The following lists outlines how you can use Graph Analytics Engines (GAEs). How to perform the steps is detailed in the subsequent sections.

  1. Determine the approximate size of the data that you will load into the GAE and ensure the machine to run the engine on has sufficient memory. The data as well as the temporarily needed space for computations and results needs to fit in memory.
  2. Start a graphanalytics service via the GenAI service that manages various Platform components for graph intelligence and machine learning. It only takes a few seconds until the engine service can be used. The engine runs adjacent to the pods of the ArangoDB Core.
  3. Load graph data from the ArangoDB Core into the engine. You can load named graphs or sets of node and edge collections. This loads the edge information and a configurable subset of the node attributes.
  4. Run graph algorithms on the data. You only need to load the data once per engine and can then run various algorithms with different settings.
  5. Write the computation results back to the ArangoDB Core.
  6. Stop the engine service once you are done.

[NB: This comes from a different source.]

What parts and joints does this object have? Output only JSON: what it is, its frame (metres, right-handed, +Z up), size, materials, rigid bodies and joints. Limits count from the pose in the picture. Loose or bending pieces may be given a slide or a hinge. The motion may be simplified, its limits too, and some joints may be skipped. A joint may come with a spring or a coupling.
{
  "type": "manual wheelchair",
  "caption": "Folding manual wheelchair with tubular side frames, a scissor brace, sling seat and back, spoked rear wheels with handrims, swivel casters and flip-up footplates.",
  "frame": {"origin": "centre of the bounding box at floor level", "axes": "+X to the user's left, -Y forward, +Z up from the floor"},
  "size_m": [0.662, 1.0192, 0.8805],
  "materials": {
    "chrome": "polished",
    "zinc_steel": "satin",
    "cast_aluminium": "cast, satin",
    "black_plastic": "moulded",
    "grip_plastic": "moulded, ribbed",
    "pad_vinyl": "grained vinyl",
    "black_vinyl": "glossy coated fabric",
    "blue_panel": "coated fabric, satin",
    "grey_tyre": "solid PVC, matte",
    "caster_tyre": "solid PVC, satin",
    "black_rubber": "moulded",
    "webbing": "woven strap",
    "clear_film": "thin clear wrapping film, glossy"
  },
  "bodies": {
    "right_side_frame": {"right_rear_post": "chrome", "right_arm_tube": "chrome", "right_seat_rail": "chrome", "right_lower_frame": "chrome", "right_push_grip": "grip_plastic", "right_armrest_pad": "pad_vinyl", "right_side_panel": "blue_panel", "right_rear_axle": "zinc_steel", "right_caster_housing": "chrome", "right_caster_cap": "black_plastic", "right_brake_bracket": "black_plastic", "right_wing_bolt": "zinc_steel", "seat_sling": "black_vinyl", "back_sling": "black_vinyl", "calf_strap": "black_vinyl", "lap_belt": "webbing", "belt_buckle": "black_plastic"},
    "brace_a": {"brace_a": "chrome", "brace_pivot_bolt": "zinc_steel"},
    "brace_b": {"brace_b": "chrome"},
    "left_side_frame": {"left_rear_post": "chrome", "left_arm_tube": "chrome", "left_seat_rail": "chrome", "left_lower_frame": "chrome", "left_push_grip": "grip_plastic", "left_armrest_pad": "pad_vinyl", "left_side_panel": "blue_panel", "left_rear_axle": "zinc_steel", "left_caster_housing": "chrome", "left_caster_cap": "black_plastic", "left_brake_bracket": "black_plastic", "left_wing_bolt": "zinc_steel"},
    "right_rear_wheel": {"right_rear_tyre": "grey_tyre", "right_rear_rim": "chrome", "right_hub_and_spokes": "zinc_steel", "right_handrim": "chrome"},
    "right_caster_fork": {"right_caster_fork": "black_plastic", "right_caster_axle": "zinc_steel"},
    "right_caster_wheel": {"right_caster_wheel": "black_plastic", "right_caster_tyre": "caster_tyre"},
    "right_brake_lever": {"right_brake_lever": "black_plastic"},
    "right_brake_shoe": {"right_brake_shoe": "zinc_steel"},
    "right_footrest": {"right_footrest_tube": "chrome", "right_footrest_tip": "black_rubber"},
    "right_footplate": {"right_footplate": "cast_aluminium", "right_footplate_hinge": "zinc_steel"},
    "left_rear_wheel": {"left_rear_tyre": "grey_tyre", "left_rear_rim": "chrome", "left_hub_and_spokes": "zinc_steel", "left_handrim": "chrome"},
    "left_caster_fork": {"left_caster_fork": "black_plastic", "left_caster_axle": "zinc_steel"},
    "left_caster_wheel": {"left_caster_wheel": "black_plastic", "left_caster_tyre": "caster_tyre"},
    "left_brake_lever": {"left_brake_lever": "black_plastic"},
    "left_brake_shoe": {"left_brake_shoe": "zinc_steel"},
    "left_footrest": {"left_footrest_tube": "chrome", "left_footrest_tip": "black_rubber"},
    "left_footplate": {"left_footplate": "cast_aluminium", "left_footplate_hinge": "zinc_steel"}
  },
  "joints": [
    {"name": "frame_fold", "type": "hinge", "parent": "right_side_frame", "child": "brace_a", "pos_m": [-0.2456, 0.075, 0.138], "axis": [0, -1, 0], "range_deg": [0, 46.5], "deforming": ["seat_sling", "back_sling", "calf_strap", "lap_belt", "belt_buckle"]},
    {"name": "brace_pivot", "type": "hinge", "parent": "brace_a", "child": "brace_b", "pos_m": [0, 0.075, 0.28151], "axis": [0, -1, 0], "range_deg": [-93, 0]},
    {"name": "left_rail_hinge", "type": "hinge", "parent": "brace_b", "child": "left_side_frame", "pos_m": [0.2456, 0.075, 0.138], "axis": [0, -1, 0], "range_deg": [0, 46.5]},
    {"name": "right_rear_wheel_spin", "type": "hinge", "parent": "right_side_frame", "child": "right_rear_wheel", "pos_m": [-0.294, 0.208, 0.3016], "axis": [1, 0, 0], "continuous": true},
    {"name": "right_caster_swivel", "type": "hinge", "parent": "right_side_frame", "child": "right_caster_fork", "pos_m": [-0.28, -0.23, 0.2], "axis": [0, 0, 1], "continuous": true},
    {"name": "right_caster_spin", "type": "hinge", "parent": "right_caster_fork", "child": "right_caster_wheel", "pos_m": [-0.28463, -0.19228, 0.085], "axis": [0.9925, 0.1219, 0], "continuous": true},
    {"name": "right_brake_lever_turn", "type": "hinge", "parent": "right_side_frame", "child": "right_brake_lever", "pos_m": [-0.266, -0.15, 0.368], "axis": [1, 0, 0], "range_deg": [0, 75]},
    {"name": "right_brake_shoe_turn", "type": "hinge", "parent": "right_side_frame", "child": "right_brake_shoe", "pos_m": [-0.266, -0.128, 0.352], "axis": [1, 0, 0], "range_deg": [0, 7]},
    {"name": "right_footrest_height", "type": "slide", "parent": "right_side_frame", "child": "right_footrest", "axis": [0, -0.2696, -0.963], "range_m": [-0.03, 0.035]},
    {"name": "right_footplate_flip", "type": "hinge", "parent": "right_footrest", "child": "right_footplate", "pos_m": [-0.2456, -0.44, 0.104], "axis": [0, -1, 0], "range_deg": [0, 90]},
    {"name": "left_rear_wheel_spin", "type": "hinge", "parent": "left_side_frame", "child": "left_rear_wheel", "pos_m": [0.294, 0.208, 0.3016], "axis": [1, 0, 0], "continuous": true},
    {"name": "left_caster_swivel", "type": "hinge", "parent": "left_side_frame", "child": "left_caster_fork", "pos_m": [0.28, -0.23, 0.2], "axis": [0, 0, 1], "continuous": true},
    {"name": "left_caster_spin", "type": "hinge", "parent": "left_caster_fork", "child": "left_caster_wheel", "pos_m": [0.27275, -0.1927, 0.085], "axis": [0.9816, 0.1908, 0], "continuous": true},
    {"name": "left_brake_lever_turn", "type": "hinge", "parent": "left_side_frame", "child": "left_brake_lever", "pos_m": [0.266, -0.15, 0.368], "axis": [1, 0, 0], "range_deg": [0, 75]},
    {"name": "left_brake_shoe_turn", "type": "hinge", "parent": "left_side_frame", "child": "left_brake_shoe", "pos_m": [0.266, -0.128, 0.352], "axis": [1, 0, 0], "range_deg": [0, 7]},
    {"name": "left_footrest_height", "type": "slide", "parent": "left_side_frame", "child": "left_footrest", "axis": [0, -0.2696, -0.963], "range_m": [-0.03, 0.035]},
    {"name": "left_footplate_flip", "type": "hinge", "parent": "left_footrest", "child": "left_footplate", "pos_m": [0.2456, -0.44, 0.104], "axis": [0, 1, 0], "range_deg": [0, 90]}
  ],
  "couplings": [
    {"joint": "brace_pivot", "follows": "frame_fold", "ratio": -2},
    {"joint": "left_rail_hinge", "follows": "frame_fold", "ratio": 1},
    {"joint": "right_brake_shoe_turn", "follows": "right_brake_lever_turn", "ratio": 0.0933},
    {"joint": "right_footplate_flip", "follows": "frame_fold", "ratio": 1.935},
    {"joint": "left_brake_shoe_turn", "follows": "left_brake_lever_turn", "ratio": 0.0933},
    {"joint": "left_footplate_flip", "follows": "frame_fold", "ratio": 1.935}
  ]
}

Before you can use Graph Analytics Engines, you need to request the feature via Request help in the ArangoGraph dashboard for a deployment.

The deployment needs to use AWS as the cloud provider.

Single server deployments using ArangoDB version 3.11 are not supported.

  1. Determine the approximate size of the data that you will load into the GAE to select an engine size with sufficient memory. The data as well as the temporarily needed space for computations and results needs to fit in memory.
  2. Deploy an engine of the desired size and of type gral. It only takes a few seconds until the engine can be used. The engine runs adjacent to a particular ArangoGraph deployment.
  3. Load graph data from ArangoDB into the engine. You can load named graphs or sets of node and edge collections. This loads the edge information and a configurable subset of the node attributes.
  4. Run graph algorithms on the data. You only need to load the data once per engine and can then run various algorithms with different settings.
  5. Write the computation results back to ArangoDB.
  6. Delete the engine once you are done.

Authentication

You can use any of the available authentication methods the ArangoDB Platform supports to start and stop graphanalytics services via the GenAI service as well as to authenticate requests to the Engine API.

  • HTTP Basic Authentication
  • Access tokens
  • JWT session tokens

The Management API for deploying and deleting engines requires an ArangoGraph API key. See Generating an API Key on how to create one.

You then need to generate an access token using the API key. See Authenticating with Oasisctl on how to do so using oasisctl login.

The Engine API uses one of two authentication methods, depending on the auto login to database UI setting in ArangoGraph:

  • Enabled: You can use an ArangoGraph access token created with an API key (see above), allowing you to use one token for both the Management API and the Engine API.
  • Disabled: You need use a JWT user token created from ArangoDB credentials. These session tokens need to be renewed every hour by default. See HTTP API Authentication for details.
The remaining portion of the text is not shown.